> **What is required**
Begin at the first line and end at the line containing "socket.default_value = value". Extract exactly those lines.

> **Available data**
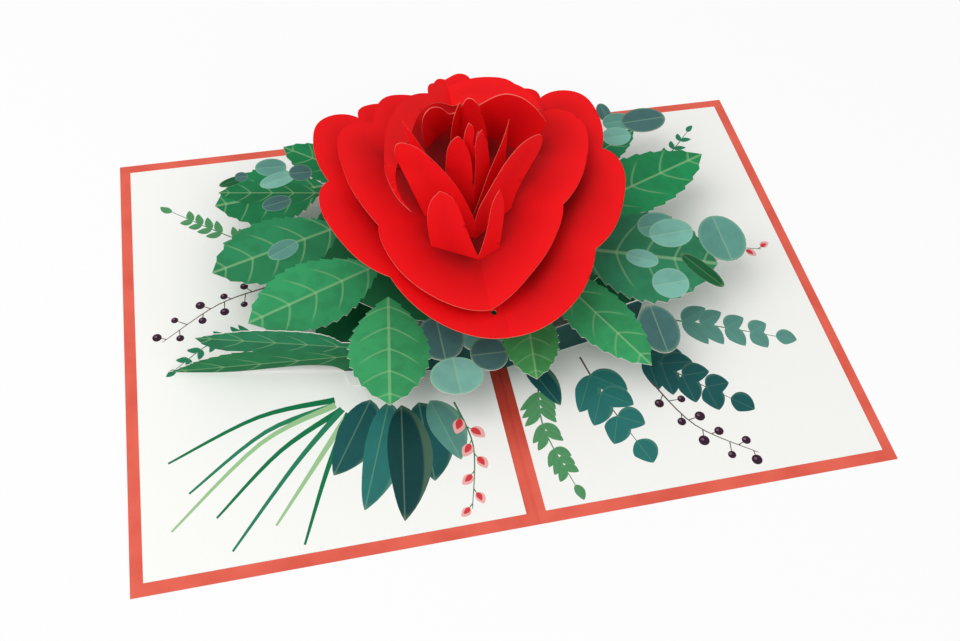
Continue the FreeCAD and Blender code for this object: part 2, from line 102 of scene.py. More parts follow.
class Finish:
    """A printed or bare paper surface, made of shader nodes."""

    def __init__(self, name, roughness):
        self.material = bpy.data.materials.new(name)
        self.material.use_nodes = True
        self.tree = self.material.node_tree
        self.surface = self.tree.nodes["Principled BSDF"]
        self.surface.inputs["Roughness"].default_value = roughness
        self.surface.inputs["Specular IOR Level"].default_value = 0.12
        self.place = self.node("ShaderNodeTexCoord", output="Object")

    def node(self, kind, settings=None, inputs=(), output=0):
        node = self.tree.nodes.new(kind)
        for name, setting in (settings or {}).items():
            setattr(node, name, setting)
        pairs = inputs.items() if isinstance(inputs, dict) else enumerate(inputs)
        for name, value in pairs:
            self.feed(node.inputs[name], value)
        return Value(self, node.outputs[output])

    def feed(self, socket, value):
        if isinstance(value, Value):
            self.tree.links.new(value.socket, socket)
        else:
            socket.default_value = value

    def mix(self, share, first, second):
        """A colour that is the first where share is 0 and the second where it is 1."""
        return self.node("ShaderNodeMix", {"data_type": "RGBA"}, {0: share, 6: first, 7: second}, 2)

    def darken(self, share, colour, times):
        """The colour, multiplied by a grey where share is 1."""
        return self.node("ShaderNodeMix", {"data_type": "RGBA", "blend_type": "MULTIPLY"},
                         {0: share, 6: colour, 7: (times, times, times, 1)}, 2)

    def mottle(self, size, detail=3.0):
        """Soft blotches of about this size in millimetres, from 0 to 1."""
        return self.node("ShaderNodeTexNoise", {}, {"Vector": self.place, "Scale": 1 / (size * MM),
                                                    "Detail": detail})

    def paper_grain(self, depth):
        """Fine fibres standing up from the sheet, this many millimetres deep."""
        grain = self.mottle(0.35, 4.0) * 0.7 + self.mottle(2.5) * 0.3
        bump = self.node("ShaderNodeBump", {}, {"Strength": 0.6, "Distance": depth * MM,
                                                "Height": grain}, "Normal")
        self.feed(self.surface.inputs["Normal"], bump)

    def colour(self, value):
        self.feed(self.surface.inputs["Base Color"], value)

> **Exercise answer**
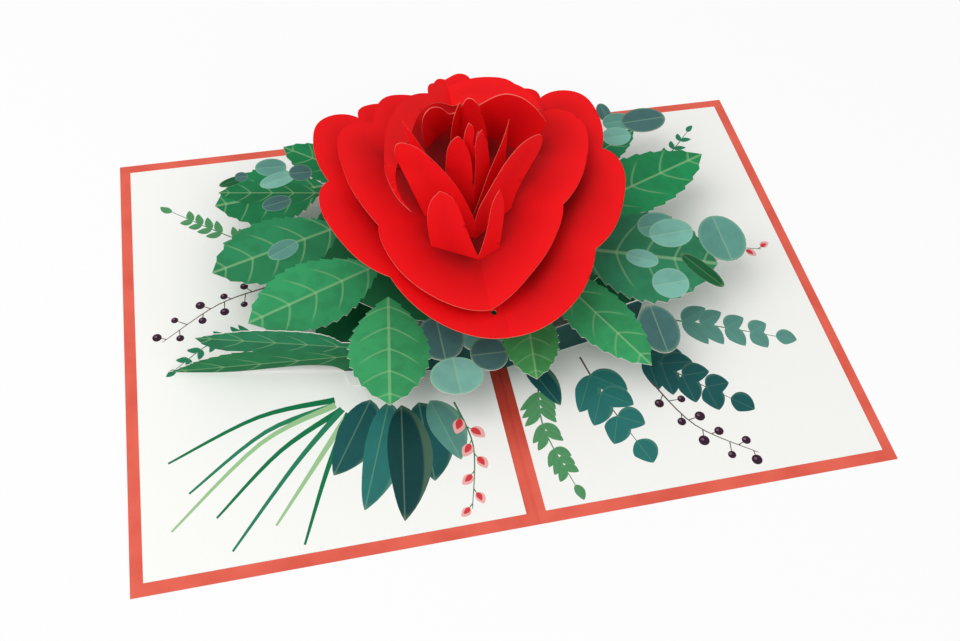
Continue the FreeCAD and Blender code for this object: part 2, from line 102 of scene.py. More parts follow.
class Finish:
    """A printed or bare paper surface, made of shader nodes."""

    def __init__(self, name, roughness):
        self.material = bpy.data.materials.new(name)
        self.material.use_nodes = True
        self.tree = self.material.node_tree
        self.surface = self.tree.nodes["Principled BSDF"]
        self.surface.inputs["Roughness"].default_value = roughness
        self.surface.inputs["Specular IOR Level"].default_value = 0.12
        self.place = self.node("ShaderNodeTexCoord", output="Object")

    def node(self, kind, settings=None, inputs=(), output=0):
        node = self.tree.nodes.new(kind)
        for name, setting in (settings or {}).items():
            setattr(node, name, setting)
        pairs = inputs.items() if isinstance(inputs, dict) else enumerate(inputs)
        for name, value in pairs:
            self.feed(node.inputs[name], value)
        return Value(self, node.outputs[output])

    def feed(self, socket, value):
        if isinstance(value, Value):
            self.tree.links.new(value.socket, socket)
        else:
            socket.default_value = value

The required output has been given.